CODEWITHSUNDEEP
python
Anshul Goyal
Anshul Goyal

Reputation: 77013

How to use lambda as method within a class?

Here is what I am trying to do

class BaseClass(object):
    successify = lambda x: "<Success>%s</Success>" % x
    errorify = lambda x: "<Error>%s</Error>" % x
    def try1(self):
        print successify("try1")
    def try2(self):
        print self.successify("try2")

But neither of the methods seem to work..

>>> BaseClass().try1()
Traceback (most recent call last):
  File "<stdin>", line 1, in <module>
  File "<stdin>", line 5, in try1
NameError: global name 'successify' is not defined
>>> BaseClass().try2()
Traceback (most recent call last):
  File "<stdin>", line 1, in <module>
  File "<stdin>", line 7, in try2
TypeError: <lambda>() takes exactly 1 argument (2 given)

How do I use lambdas as methods within a class?

Upvotes: 21

Views: 19890

Answers (4)

John Strood
John Strood

Reputation: 2029

Unfortunately, Marcin's first answer doesn't work in Python 2. To recap, he wrote

class BaseClass(object):
    successify = lambda x: "<Success>%s</Success>" % x
    errorify = lambda x: "<Error>%s</Error>" % x
    def try1(self):
        print(self.__class__.successify("try1"))
    def try2(self):
        print(self.__class__.successify("try2"))

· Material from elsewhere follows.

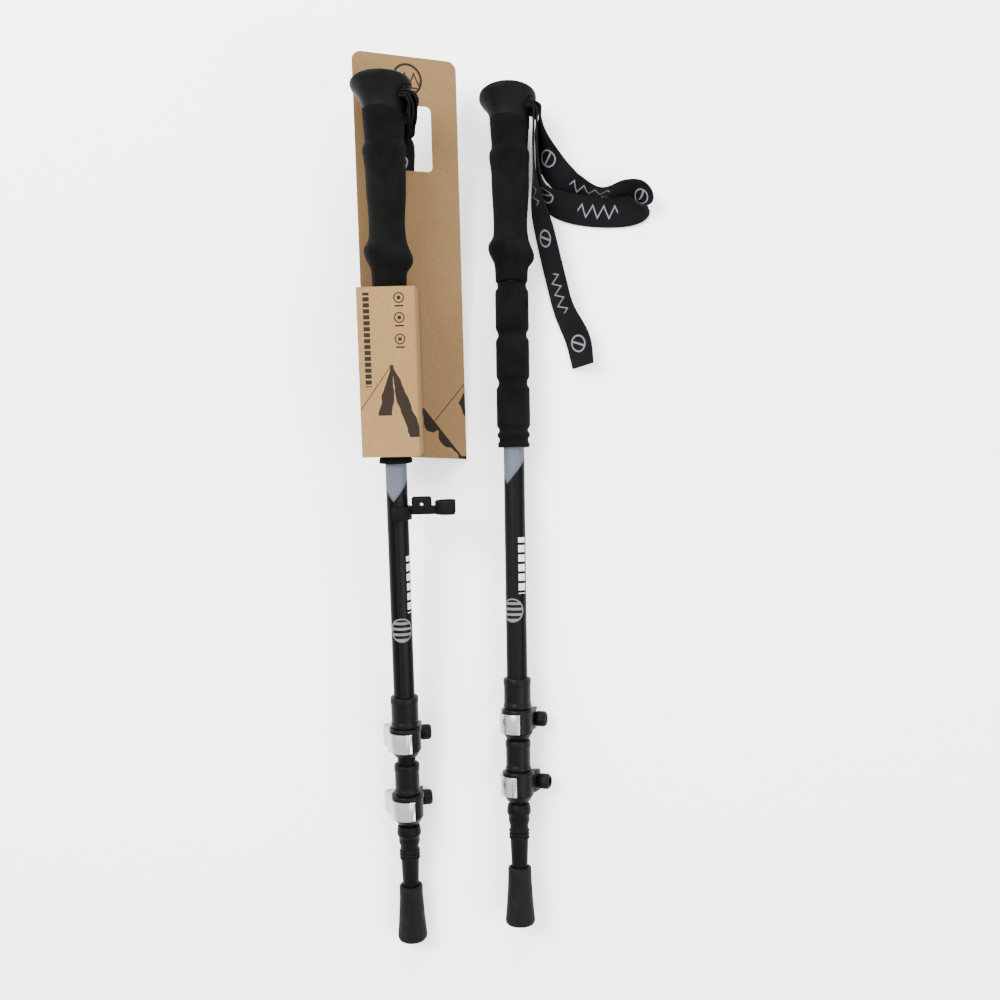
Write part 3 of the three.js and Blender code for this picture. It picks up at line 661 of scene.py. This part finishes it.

But this doesn't work in Python 2. An interesting trick would be to make the class believe it is a static method instead of a static variable. After changing the code suitably, it becomes:

class BaseClass(object):
    successify = staticmethod(lambda x: "<Success>%s</Success>" % x)
    errorify = staticmethod(lambda x: "<Error>%s</Error>" % x)
    def try1(self):
        print(self.__class__.successify("try1")) # Works!
    def try2(self):
        print(self.__class__.successify("try2")) # Works!

Upvotes: 0

Marcin
Marcin

Reputation: 238647

You have few possibilities of using/accessing class variables of lambdas. Three of them are:

class BaseClass(object):
    successify = lambda x: "<Success>%s</Success>" % x
    errorify = lambda x: "<Error>%s</Error>" % x
    def try1(self):
        print(self.__class__.successify("try1"))
    def try2(self):
        print(self.__class__.successify("try2"))

 # or 

class BaseClass(object):
    successify = lambda x: "<Success>%s</Success>" % x
    errorify = lambda x: "<Error>%s</Error>" % x
    def try1(self):
        print(BaseClass.successify("try1"))
    def try2(self):
        print(BaseClass.successify("try2"))

# or Please not changes to lambda definitions below

class BaseClass(object):
    successify = lambda self,x: "<Success>%s</Success>" % x
    errorify = lambda self,x: "<Error>%s</Error>" % x
    def try1(self):
        print(self.successify("try1"))
    def try2(self):
        print(self.successify("try2"))

Upvotes: 20

Neel
Neel

Reputation: 21307

If you want to access successify as object function then first argument is self means object instance.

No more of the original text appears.